[Provided data]:
= = = = = = =
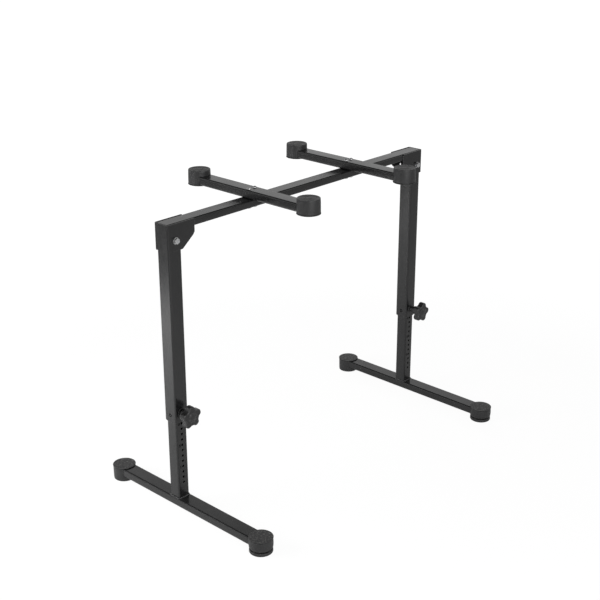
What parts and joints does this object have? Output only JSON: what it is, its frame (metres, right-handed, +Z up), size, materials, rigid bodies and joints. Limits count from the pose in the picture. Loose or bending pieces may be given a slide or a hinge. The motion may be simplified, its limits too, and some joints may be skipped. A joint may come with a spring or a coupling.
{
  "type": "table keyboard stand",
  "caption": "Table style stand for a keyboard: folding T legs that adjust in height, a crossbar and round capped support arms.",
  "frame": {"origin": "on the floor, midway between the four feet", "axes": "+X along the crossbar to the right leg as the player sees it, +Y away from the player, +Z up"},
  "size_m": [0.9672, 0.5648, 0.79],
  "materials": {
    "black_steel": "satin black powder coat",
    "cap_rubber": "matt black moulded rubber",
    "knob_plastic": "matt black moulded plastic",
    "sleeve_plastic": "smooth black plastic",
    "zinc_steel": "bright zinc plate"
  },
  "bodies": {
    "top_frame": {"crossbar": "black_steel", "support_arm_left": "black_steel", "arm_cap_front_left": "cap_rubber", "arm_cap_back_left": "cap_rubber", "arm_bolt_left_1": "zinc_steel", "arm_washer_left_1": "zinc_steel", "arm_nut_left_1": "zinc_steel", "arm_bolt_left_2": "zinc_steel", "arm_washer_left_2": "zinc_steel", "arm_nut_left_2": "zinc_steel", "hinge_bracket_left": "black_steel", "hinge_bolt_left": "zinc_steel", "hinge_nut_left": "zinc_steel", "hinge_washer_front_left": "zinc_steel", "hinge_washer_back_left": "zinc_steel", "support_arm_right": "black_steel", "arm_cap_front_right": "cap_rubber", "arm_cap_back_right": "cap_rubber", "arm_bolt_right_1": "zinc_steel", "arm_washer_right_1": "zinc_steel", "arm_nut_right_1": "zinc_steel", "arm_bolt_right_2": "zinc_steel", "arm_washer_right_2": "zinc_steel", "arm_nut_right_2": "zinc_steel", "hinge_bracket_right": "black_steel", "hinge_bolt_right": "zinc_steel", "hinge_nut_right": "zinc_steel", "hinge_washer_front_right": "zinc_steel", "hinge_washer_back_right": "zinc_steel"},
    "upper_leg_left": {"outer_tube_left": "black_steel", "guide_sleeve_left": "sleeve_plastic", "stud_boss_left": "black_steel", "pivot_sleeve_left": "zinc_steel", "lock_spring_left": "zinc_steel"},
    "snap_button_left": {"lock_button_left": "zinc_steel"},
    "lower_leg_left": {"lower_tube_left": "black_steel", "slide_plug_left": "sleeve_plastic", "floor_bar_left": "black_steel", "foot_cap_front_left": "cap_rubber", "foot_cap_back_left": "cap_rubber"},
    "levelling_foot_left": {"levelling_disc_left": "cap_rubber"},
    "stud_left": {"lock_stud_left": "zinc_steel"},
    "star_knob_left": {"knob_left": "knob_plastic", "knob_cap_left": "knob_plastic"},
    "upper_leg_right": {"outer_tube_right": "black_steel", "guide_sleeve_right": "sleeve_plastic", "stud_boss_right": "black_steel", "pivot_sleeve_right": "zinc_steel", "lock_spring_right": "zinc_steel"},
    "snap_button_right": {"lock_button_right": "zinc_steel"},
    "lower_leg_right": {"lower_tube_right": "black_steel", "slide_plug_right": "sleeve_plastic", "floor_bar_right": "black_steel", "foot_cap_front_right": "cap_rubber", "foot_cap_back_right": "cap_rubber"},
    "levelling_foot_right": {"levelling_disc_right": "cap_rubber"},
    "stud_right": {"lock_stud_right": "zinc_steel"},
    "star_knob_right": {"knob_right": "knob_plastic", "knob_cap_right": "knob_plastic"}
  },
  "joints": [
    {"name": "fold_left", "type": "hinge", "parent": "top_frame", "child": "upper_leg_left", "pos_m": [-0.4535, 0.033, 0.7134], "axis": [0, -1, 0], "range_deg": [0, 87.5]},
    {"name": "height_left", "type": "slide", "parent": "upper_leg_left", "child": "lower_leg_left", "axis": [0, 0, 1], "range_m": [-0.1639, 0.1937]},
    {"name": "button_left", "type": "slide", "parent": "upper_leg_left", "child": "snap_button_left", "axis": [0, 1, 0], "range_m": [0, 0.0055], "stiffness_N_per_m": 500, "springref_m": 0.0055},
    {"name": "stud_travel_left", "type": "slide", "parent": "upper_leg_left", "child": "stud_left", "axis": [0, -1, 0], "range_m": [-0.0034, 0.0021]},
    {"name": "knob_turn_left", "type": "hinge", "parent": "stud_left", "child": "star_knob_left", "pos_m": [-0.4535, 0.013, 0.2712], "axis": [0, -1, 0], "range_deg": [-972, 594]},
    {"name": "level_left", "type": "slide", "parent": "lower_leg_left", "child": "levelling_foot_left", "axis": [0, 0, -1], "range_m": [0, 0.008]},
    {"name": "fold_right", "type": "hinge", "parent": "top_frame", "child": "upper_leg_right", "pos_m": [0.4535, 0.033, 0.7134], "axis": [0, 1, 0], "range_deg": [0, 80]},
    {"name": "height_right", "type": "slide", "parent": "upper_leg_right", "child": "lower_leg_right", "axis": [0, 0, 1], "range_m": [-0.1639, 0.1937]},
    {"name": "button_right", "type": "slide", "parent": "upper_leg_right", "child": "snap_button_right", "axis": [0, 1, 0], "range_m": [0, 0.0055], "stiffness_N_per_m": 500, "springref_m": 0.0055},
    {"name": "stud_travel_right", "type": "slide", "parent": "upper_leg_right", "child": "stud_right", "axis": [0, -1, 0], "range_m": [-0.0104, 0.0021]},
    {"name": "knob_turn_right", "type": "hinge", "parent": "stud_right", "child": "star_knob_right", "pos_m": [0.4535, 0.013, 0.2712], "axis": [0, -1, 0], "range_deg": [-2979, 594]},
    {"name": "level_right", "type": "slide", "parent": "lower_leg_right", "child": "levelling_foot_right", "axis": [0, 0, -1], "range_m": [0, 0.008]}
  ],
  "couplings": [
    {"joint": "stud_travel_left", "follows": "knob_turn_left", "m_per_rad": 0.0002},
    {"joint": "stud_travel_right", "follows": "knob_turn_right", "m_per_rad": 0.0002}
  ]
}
= = = = = = =
[What needs to be done]: The lines to collect are those holding the string "from"; copy them all.

[Final result]:
What parts and joints does this object have? Output only JSON: what it is, its frame (metres, right-handed, +Z up), size, materials, rigid bodies and joints. Limits count from the pose in the picture. Loose or bending pieces may be given a slide or a hinge. The motion may be simplified, its limits too, and some joints may be skipped. A joint may come with a spring or a coupling.
  "frame": {"origin": "on the floor, midway between the four feet", "axes": "+X along the crossbar to the right leg as the player sees it, +Y away from the player, +Z up"},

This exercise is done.